> [REQUIRED TASK]: Output the full material exactly as it appears here.

> [DATA SECTION]:
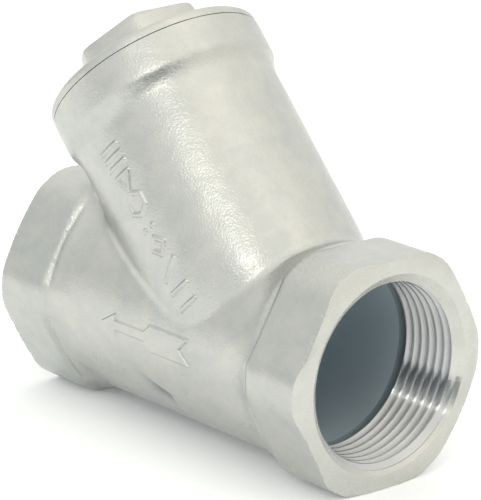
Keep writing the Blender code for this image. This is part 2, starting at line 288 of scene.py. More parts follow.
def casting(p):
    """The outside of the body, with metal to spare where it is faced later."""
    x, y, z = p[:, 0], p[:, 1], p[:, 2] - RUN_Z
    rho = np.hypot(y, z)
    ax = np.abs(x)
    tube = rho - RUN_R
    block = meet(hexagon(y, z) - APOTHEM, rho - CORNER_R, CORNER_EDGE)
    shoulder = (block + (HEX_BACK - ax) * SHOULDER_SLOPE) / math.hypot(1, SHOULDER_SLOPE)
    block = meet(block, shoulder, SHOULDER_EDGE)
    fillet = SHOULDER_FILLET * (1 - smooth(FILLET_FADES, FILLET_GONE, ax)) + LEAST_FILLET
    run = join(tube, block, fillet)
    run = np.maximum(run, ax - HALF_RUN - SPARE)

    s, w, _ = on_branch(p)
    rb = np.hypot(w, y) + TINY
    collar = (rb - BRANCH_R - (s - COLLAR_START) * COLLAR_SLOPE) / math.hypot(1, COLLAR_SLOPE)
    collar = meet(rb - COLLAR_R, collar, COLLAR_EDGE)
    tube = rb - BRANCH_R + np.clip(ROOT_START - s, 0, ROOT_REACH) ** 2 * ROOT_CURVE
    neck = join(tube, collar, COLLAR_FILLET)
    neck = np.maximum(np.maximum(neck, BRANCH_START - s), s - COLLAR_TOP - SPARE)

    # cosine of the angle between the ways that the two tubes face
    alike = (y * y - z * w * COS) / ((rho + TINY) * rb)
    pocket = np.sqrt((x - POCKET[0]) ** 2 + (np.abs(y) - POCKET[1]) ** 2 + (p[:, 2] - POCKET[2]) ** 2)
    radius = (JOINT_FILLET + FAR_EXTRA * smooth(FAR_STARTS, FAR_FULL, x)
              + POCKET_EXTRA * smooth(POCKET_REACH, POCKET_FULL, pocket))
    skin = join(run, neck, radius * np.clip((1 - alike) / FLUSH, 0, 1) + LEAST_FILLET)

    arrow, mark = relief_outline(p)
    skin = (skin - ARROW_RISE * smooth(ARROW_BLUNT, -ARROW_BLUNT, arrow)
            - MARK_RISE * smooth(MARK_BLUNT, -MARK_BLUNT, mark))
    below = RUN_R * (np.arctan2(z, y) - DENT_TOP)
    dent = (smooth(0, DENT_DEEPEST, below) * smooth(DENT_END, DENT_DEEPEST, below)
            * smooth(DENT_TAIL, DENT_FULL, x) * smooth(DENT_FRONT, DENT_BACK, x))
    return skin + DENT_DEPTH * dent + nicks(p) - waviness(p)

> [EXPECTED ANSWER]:
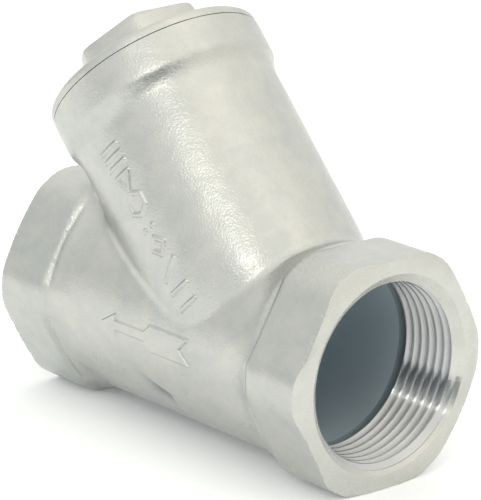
Keep writing the Blender code for this image. This is part 2, starting at line 288 of scene.py. More parts follow.
def casting(p):
    """The outside of the body, with metal to spare where it is faced later."""
    x, y, z = p[:, 0], p[:, 1], p[:, 2] - RUN_Z
    rho = np.hypot(y, z)
    ax = np.abs(x)
    tube = rho - RUN_R
    block = meet(hexagon(y, z) - APOTHEM, rho - CORNER_R, CORNER_EDGE)
    shoulder = (block + (HEX_BACK - ax) * SHOULDER_SLOPE) / math.hypot(1, SHOULDER_SLOPE)
    block = meet(block, shoulder, SHOULDER_EDGE)
    fillet = SHOULDER_FILLET * (1 - smooth(FILLET_FADES, FILLET_GONE, ax)) + LEAST_FILLET
    run = join(tube, block, fillet)
    run = np.maximum(run, ax - HALF_RUN - SPARE)

    s, w, _ = on_branch(p)
    rb = np.hypot(w, y) + TINY
    collar = (rb - BRANCH_R - (s - COLLAR_START) * COLLAR_SLOPE) / math.hypot(1, COLLAR_SLOPE)
    collar = meet(rb - COLLAR_R, collar, COLLAR_EDGE)
    tube = rb - BRANCH_R + np.clip(ROOT_START - s, 0, ROOT_REACH) ** 2 * ROOT_CURVE
    neck = join(tube, collar, COLLAR_FILLET)
    neck = np.maximum(np.maximum(neck, BRANCH_START - s), s - COLLAR_TOP - SPARE)

    # cosine of the angle between the ways that the two tubes face
    alike = (y * y - z * w * COS) / ((rho + TINY) * rb)
    pocket = np.sqrt((x - POCKET[0]) ** 2 + (np.abs(y) - POCKET[1]) ** 2 + (p[:, 2] - POCKET[2]) ** 2)
    radius = (JOINT_FILLET + FAR_EXTRA * smooth(FAR_STARTS, FAR_FULL, x)
              + POCKET_EXTRA * smooth(POCKET_REACH, POCKET_FULL, pocket))
    skin = join(run, neck, radius * np.clip((1 - alike) / FLUSH, 0, 1) + LEAST_FILLET)

    arrow, mark = relief_outline(p)
    skin = (skin - ARROW_RISE * smooth(ARROW_BLUNT, -ARROW_BLUNT, arrow)
            - MARK_RISE * smooth(MARK_BLUNT, -MARK_BLUNT, mark))
    below = RUN_R * (np.arctan2(z, y) - DENT_TOP)
    dent = (smooth(0, DENT_DEEPEST, below) * smooth(DENT_END, DENT_DEEPEST, below)
            * smooth(DENT_TAIL, DENT_FULL, x) * smooth(DENT_FRONT, DENT_BACK, x))
    return skin + DENT_DEPTH * dent + nicks(p) - waviness(p)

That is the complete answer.